Large majority agree Ireland and EU should continue to stand by Ukraine even if this means energy shortages

Poll inflation

The September budget appears to have hit the right note. Two in every three voters (65 per cent) agree that actions taken within the budget will help cushion the impact of inflation.

Not surprisingly Fianna Fáil (82 per cent), Fine Gael (79 per cent) and Green Party (68 per cent) voters overwhelmingly endorse the cost–of–living initiatives contained within Budget 2023. Even a majority of Sinn Féin voters (55 per cent) acknowledge that the budget will go some way towards alleviating the pain of rising prices.

Conducted on Sunday, Monday and Tuesday of this week among a representative sample of 1,200 eligible voters, the latest Irish Times/Ipsos poll focused on public attitudes towards how the Government is responding to the cost–of–living challenge.

For many households inflation is at crisis levels, with 44 per cent of respondents finding it a lot more difficult to manage financially nowadays. Those aged 25-49 years, with perhaps significant financial commitments including rent, childcare, school/college fees and mortgages, are the most likely to struggle (48 per cent).

Poll Friday

No one group in society is immune to the corrosive effects of inflation; only among the better off in our society (the AB social class – on 31 per cent) and among those from farming backgrounds (32 per cent) does the proportion finding it a lot more difficult to manage fall below one in three.

Opinion on whether the Government can be blamed for inflation is divided, with 49 per cent holding it responsible (down from 54 per cent in July) and 45 per cent agreeing it is largely out of the Government’s control (up from 38 per cent in July).

Concern that Government action could actually make things worse has declined, down from 64 per cent in July to 59 per cent in this latest poll. A focus on one-off payments in the budget may have helped alleviate some fears that the Government would set off a wage/welfare price spiral, with agreement among the public that wage increases could make things worse dropping from 52 per cent to 48 per cent.

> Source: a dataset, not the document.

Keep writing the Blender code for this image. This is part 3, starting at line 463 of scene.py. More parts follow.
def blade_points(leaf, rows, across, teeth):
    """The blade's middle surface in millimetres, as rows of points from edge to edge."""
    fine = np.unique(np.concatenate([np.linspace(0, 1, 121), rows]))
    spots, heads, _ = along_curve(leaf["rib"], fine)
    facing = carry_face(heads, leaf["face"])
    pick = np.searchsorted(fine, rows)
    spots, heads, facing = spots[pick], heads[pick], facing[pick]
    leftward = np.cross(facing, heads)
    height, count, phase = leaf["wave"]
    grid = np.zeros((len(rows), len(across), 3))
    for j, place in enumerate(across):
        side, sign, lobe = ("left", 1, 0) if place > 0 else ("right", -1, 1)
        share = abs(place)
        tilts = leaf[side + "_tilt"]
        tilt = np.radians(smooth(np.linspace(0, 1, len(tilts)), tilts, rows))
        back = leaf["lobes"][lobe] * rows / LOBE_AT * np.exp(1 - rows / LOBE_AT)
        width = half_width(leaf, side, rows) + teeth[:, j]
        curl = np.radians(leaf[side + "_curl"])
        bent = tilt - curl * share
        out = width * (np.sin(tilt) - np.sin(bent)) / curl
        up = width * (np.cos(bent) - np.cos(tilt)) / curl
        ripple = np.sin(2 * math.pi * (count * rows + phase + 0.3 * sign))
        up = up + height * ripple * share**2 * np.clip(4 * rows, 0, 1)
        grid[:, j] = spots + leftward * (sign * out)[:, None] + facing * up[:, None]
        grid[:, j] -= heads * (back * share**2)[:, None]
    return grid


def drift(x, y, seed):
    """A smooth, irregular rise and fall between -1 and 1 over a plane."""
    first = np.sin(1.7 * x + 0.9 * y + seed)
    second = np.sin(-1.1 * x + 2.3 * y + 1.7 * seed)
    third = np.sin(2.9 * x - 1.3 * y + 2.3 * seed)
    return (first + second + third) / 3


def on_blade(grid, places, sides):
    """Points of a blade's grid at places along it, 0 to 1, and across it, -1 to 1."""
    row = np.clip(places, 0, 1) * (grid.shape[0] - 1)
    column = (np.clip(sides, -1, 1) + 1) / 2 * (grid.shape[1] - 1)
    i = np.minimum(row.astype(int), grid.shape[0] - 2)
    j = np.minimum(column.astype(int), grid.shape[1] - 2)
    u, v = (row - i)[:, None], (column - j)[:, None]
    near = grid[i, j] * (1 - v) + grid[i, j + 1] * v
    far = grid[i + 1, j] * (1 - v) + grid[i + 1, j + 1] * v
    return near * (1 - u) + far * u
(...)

Also investigated in this week’s poll are the issues of housing and the war in Ukraine.

On housing, a positive for the Government is a modest increase (to 31 per cent from 27 per cent in July) in the number of voters who agree progress is being made. Not so positive is the fact that still only 31 per cent agree progress is being made.

Poll Friday

Attitudes towards the Government’s performance on housing depends to a great extent on which party you support. For Sinn Féin voters, it is a definite thumbs down, with just 20 per cent agreeing the Government is doing enough. Among Green voters (34 per cent agree) and Fine Gael voters (41 per cent agree), the jury is still out. Only among Fianna Fáil voters (55 per cent agree) is there majority agreement that progress is being made.

When it comes to public support for measures to tackle the housing crisis the electorate claims to be willing to see house prices drop (90 per cent) or accept more social housing in their local area (83 per cent). Whether or not politicians can bank these good intentions is debatable.

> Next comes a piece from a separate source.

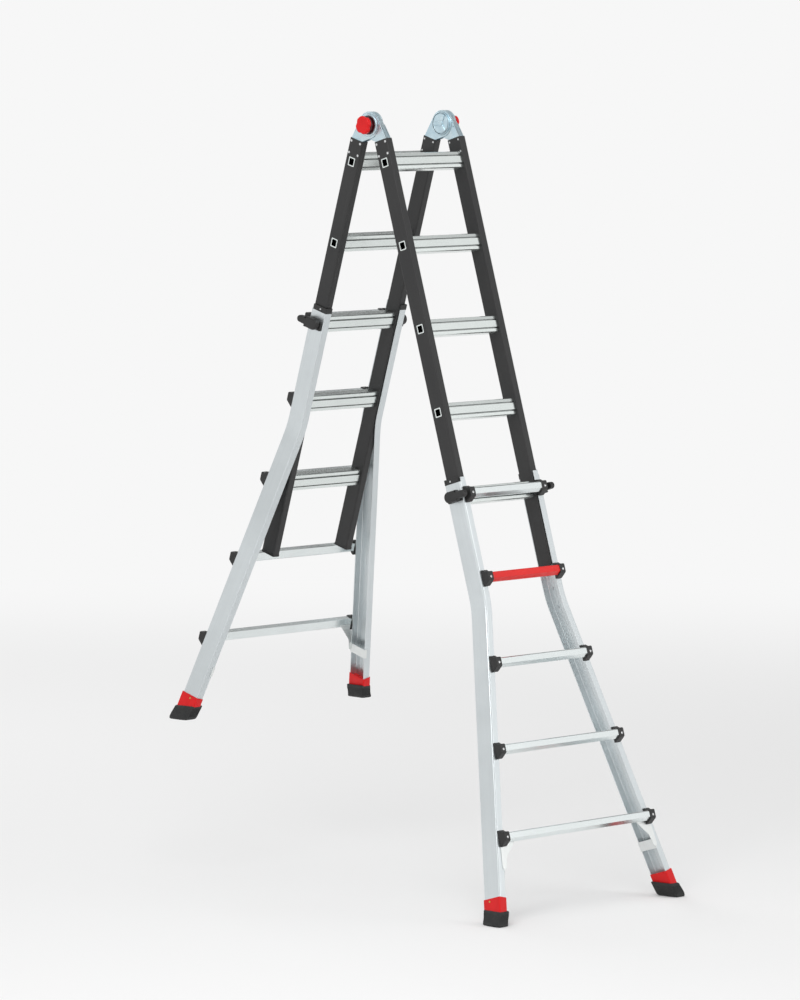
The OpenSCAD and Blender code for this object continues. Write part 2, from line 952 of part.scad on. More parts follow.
// Housings of the slide locks, on the outer stiles' webs level with the first outer rung
module lock_housings(side) {
    corner = 4;
    color("#1f1f20")
        outer_leg(side)
            for (x_side = [left, right])
                on_side(x_side)
                    translate([0, leg_offset, 0])
                        difference() {
                            translate([out_x1, housing_y[0], housing_z[0]])
                                rotate([90, 0, 90])
                                    linear_extrude(housing_t)
                                        round_rect(housing_y[1] - housing_y[0],
                                                   housing_z[1] - housing_z[0], corner);
                            along_x(0)
                                cylinder(r = stem_r + stem_run, h = big);
                        }
}

// Pull handle: a stem through the housing with a flat grip that reaches to the stile's front,
// and the lock pin ahead of the stem
module lock_handle(side, x_side) {
    color("#262627")
        outer_leg(side)
            on_side(x_side)
                translate([0, leg_offset, 0]) {
                    along_x(out_x1 - web_t)
                        cylinder(r = lock_pin_slide_r, h = web_t + 1);
                    along_x(out_x1)
                        cylinder(r = stem_r, h = grip_x0 - out_x1 + 2);
                    translate([grip_x0, -grip_back, 0]) {
                        along_x(0)
                            grip_end(grip_h / 2);
                        translate([0, grip_reach, 0])
                            along_x(0)
                                grip_end(grip_neck_h / 2);
                        rotate([90, 0, 90])
                            linear_extrude(grip_t)
                                grip_middle();
                    }
                }
}

// Outline of a grip between its round ends: the rear block tapers into the neck
module grip_middle() {
    block = grip_h / 2;
    neck = grip_neck_h / 2;
    polygon([
        [0, -block], [grip_block, -block], [grip_block + grip_taper, -neck],
        [grip_reach, -neck], [grip_reach, neck], [grip_block + grip_taper, neck],
        [grip_block, block], [0, block]
    ]);
}

module grip_end(r) {
    edge = 3;
    cylinder(r = r, h = grip_t - edge);
    translate([0, 0, grip_t - edge])
        cylinder(r1 = r, r2 = r - edge, h = edge);
}

// ---------------------------------------------------------------- nodes

inner_stile(front, left);  // front_inner_stile_left
inner_stile(front, right);  // front_inner_stile_right
inner_rung(front, 1);  // front_inner_rung_1
inner_rung(front, 2);  // front_inner_rung_2
inner_rung(front, 3);  // front_inner_rung_3
inner_rung(front, 4);  // front_inner_rung_4
inner_rung(front, 5);  // front_inner_rung_5
inner_end_plugs(front);  // front_inner_end_plugs
front_hinge_plates(left);  // front_hinge_plates_left
front_hinge_plates(right);  // front_hinge_plates_right
hinge_rivets(front);  // front_hinge_rivets
hinge_pivot_bushes();
inner_stile(rear, left);  // rear_inner_stile_left
inner_stile(rear, right);  // rear_inner_stile_right
inner_rung(rear, 1);  // rear_inner_rung_1
inner_rung(rear, 2);  // rear_inner_rung_2
inner_rung(rear, 3);  // rear_inner_rung_3
inner_rung(rear, 4);  // rear_inner_rung_4
inner_rung(rear, 5);  // rear_inner_rung_5
inner_end_plugs(rear);  // rear_inner_end_plugs
rear_hinge_plates(left);  // rear_hinge_plates_left
rear_hinge_plates(right);  // rear_hinge_plates_right
hinge_rivets(rear);  // rear_hinge_rivets
hinge_springs();
hinge_knob(left);  // hinge_knob_left
hinge_knob(right);  // hinge_knob_right
lock_spider(left);  // lock_spider_left
lock_spider(right);  // lock_spider_right
outer_stile(front, left);  // front_outer_stile_left
outer_stile(front, right);  // front_outer_stile_right
outer_rung(front, 1);  // front_outer_rung_1
outer_rung(front, 2);  // front_outer_rung_2
outer_rung(front, 3);  // front_outer_rung_3
outer_rung(front, 4);  // front_outer_rung_4
outer_rung(front, 5);  // front_outer_rung_5
rung_brackets(front);  // front_rung_brackets
outer_rivets(front);  // front_outer_rivets
stile_guides(front);  // front_stile_guides
knee_braces(front);  // front_knee_braces
foot_collars(front);  // front_foot_collars
foot_shoes(front);  // front_foot_shoes
lock_housings(front);  // front_lock_housings
outer_stile(rear, left);  // rear_outer_stile_left
outer_stile(rear, right);  // rear_outer_stile_right
outer_rung(rear, 1);  // rear_outer_rung_1
outer_rung(rear, 2);  // rear_outer_rung_2
outer_rung(rear, 3);  // rear_outer_rung_3
outer_rung(rear, 4);  // rear_outer_rung_4
outer_rung(rear, 5);  // rear_outer_rung_5
rung_brackets(rear);  // rear_rung_brackets
outer_rivets(rear);  // rear_outer_rivets
stile_guides(rear);  // rear_stile_guides
knee_braces(rear);  // rear_knee_braces
foot_collars(rear);  // rear_foot_collars
foot_shoes(rear);  // rear_foot_shoes
lock_housings(rear);  // rear_lock_housings
lock_handle(front, left);  // lock_handle_front_left
lock_handle(front, right);  // lock_handle_front_right
lock_handle(rear, left);  // lock_handle_rear_left
lock_handle(rear, right);  // lock_handle_rear_right
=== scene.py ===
import json
import math

import bmesh
import bpy
from mathutils import Matrix, Vector
from mathutils.geometry import tessellate_polygon

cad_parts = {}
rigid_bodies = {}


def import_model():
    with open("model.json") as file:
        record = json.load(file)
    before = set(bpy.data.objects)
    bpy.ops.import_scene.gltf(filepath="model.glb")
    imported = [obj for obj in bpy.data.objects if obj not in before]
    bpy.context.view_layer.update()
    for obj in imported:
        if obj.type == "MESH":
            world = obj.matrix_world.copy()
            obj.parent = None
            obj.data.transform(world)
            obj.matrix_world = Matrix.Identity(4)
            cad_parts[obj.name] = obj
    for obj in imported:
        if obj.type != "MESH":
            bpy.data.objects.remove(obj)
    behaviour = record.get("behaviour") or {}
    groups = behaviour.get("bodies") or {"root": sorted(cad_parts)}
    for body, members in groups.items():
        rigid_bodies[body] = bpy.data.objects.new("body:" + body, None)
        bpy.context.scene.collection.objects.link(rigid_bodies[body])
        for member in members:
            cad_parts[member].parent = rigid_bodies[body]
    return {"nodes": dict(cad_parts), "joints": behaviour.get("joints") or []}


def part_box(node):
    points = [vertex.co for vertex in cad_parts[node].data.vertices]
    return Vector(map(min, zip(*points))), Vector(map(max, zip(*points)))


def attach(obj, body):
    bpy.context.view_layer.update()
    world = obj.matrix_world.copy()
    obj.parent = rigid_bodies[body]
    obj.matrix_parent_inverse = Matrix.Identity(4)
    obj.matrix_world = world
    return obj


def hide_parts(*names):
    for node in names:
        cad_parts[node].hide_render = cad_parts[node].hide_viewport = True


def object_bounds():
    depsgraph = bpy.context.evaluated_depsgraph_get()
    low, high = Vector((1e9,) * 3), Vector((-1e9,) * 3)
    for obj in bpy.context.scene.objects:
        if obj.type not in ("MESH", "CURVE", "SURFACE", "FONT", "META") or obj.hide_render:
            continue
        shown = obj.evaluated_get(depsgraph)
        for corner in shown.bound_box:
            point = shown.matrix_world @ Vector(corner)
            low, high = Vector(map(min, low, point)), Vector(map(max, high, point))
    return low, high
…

The Irish public’s response to the war in Ukraine has gone beyond good intentions, with Ireland playing its part in providing aid and accepting refugees. This week’s poll reveals a firmness of conviction to stay the course, with a large majority (72 per cent) agreeing Ireland and the EU should continue to stand by Ukraine even if this means energy shortages.

Poll Friday

How many more refugees can Ireland accept remains an open question. Already 61 per cent of voters are concerned that there are too many refugees coming here. Only a minority of voters (36 per cent) agree we should accept refugees from Ukraine no matter how many arrive.

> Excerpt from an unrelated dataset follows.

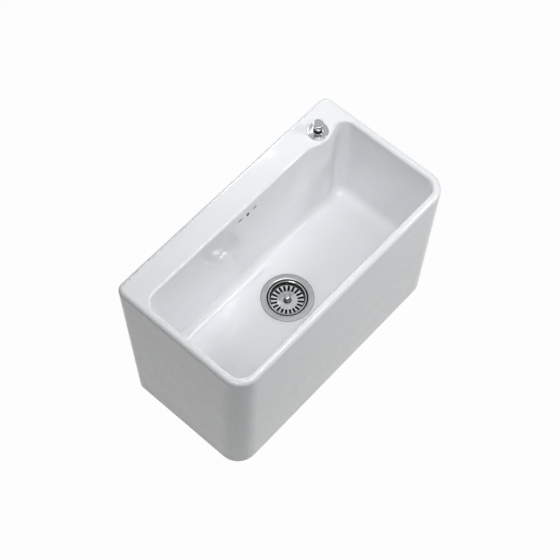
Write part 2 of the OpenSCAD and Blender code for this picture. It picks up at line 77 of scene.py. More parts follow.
def soft_lamp(name, place, side, power):
    data = bpy.data.lights.new(name, "AREA")
    data.shape = "RECTANGLE"
    data.size = data.size_y = side
    data.energy = power
    data.color = LAMP_COLOUR
    lamp = bpy.data.objects.new(name, data)
    bpy.context.scene.collection.objects.link(lamp)
    lamp.location = place
    lamp.rotation_mode = "QUATERNION"
    lamp.rotation_quaternion = (LAMP_AIM - Vector(place)).to_track_quat("-Z", "Y")


soft_lamp("key", (1.12, -1.02, 3.45), 0.4, 6)
soft_lamp("over_bowl", (0, -0.32, 1.5), 0.5, 4.9)
soft_lamp("over_apron", (0, -2, 3.05), 0.6, 12)
soft_lamp("over_left", (-1.81, -0.6, 3.12), 1.2, 22)
soft_lamp("right_front", (0.9, -0.9, 1.2), 0.4, 6.3)
soft_lamp("behind_deck", (0.3, 0.5, 0.8), 0.25, 1.45)

world = bpy.data.worlds.new("surround")
world.use_nodes = True
bpy.context.scene.world = world
world_nodes, world_links = world.node_tree.nodes, world.node_tree.links
world_nodes.clear()
world_out = world_nodes.new("ShaderNodeOutputWorld")
world_seen = world_nodes.new("ShaderNodeBackground")
world_seen.inputs["Color"].default_value = (0.965, 0.982, 1, 1)
world_fill = world_nodes.new("ShaderNodeBackground")
world_fill.inputs["Color"].default_value = (0.96, 0.98, 1, 1)
world_fill.inputs["Strength"].default_value = 0.01
world_mix = world_nodes.new("ShaderNodeMixShader")


def seen_share(nodes, links):
    """1 for rays from the camera and for rays that metal or glass sends on, else 0."""
    path = nodes.new("ShaderNodeLightPath")
    share = path.outputs["Is Camera Ray"]
    for kind in ("Is Glossy Ray", "Is Transmission Ray"):
        either = nodes.new("ShaderNodeMath")
        either.operation = "MAXIMUM"
        links.new(share, either.inputs[0])
        links.new(path.outputs[kind], either.inputs[1])
        share = either.outputs[0]
    return share


world_links.new(seen_share(world_nodes, world_links), world_mix.inputs["Fac"])
world_links.new(world_fill.outputs[0], world_mix.inputs[1])
world_links.new(world_seen.outputs[0], world_mix.inputs[2])
world_links.new(world_mix.outputs[0], world_out.inputs["Surface"])


# Floor: a plain white sweep that reads as the picture's white ground and still takes
# a faint shadow at the foot of the sink.
FLOOR_HALF, FLOOR_GLOW_SHARE = 8, 0.975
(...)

Not all demographic groups hold the view that we should limit the numbers of refugees. The youngest (those aged18-24 – 55 per cent) and the most affluent (ABs – 53 per cent) are in favour of accepting as many refugees as arrive.

Of greater concern to the Irish electorate than the number of refugees arriving from Ukraine, and a concern shared by 72 per cent of voters, is the risk that the conflict could escalate into a war between Russia and Nato. Fear of escalation is evenly distributed across the voter population, crossing all age and affluence groups.